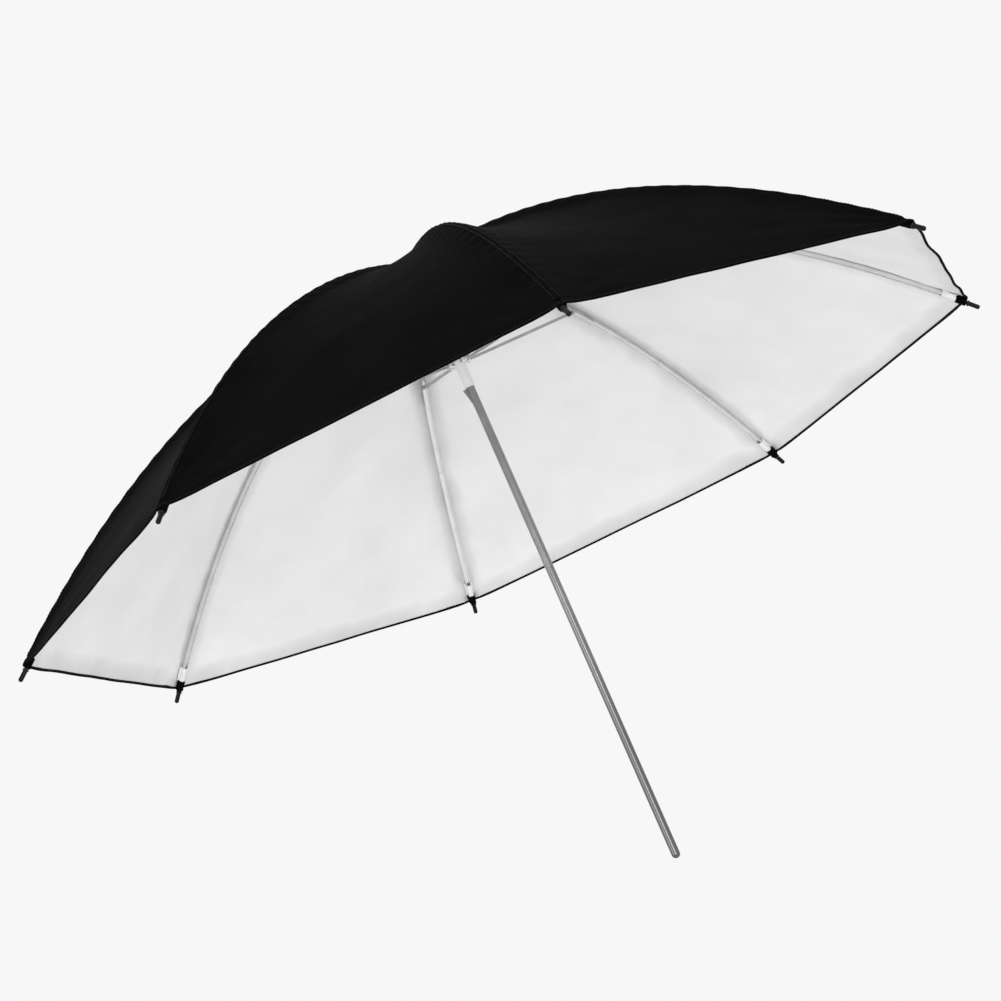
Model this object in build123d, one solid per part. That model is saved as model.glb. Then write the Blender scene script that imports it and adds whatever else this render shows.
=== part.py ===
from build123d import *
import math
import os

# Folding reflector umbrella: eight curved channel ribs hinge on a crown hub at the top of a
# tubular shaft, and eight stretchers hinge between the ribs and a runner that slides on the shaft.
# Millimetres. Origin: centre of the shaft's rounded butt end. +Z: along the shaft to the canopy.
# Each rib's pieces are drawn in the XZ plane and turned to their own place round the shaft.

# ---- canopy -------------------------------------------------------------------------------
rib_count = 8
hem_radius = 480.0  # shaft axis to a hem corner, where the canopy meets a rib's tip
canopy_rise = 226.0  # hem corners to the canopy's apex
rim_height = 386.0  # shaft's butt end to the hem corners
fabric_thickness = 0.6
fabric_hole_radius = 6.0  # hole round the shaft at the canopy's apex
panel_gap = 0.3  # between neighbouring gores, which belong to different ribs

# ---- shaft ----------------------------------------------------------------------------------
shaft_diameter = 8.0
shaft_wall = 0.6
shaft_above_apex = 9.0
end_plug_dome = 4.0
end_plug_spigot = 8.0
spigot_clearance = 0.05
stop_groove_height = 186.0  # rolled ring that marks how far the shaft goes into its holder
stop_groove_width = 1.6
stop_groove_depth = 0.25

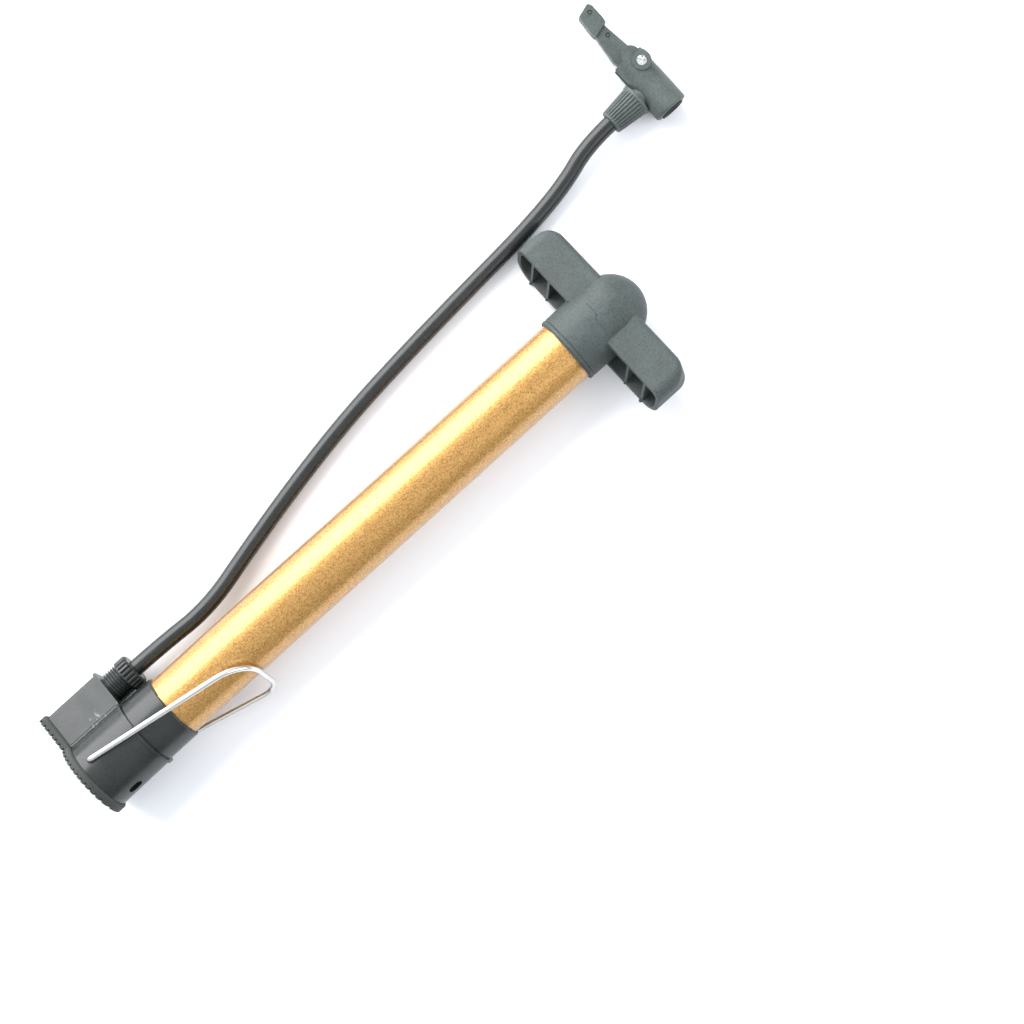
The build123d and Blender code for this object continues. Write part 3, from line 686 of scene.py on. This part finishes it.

> _EXERCISE GOAL_
Your task is to quote the listing above word for word.

> _FINAL ANSWER_
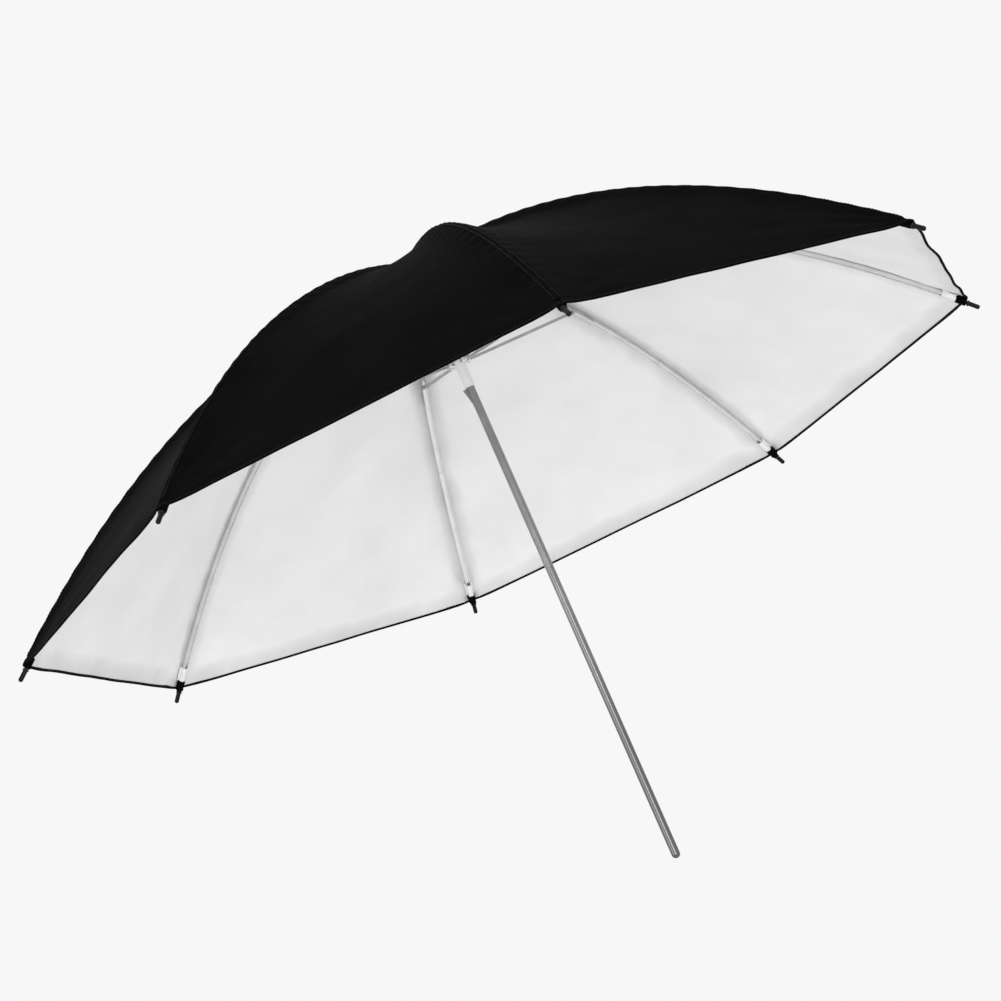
Model this object in build123d, one solid per part. That model is saved as model.glb. Then write the Blender scene script that imports it and adds whatever else this render shows.
=== part.py ===
from build123d import *
import math
import os

# Folding reflector umbrella: eight curved channel ribs hinge on a crown hub at the top of a
# tubular shaft, and eight stretchers hinge between the ribs and a runner that slides on the shaft.
# Millimetres. Origin: centre of the shaft's rounded butt end. +Z: along the shaft to the canopy.
# Each rib's pieces are drawn in the XZ plane and turned to their own place round the shaft.

# ---- canopy -------------------------------------------------------------------------------
rib_count = 8
hem_radius = 480.0  # shaft axis to a hem corner, where the canopy meets a rib's tip
canopy_rise = 226.0  # hem corners to the canopy's apex
rim_height = 386.0  # shaft's butt end to the hem corners
fabric_thickness = 0.6
fabric_hole_radius = 6.0  # hole round the shaft at the canopy's apex
panel_gap = 0.3  # between neighbouring gores, which belong to different ribs

# ---- shaft ----------------------------------------------------------------------------------
shaft_diameter = 8.0
shaft_wall = 0.6
shaft_above_apex = 9.0
end_plug_dome = 4.0
end_plug_spigot = 8.0
spigot_clearance = 0.05
stop_groove_height = 186.0  # rolled ring that marks how far the shaft goes into its holder
stop_groove_width = 1.6
stop_groove_depth = 0.25

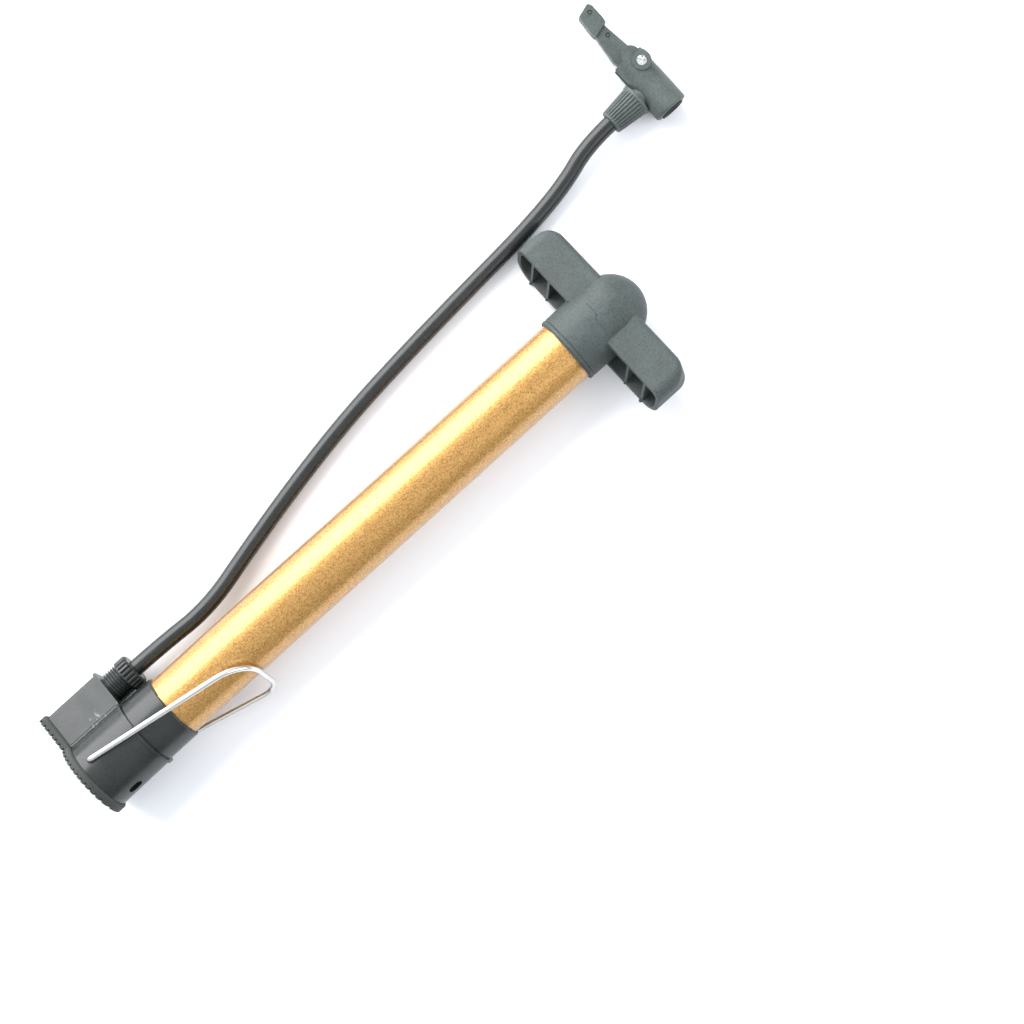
The build123d and Blender code for this object continues. Write part 3, from line 686 of scene.py on. This part finishes it.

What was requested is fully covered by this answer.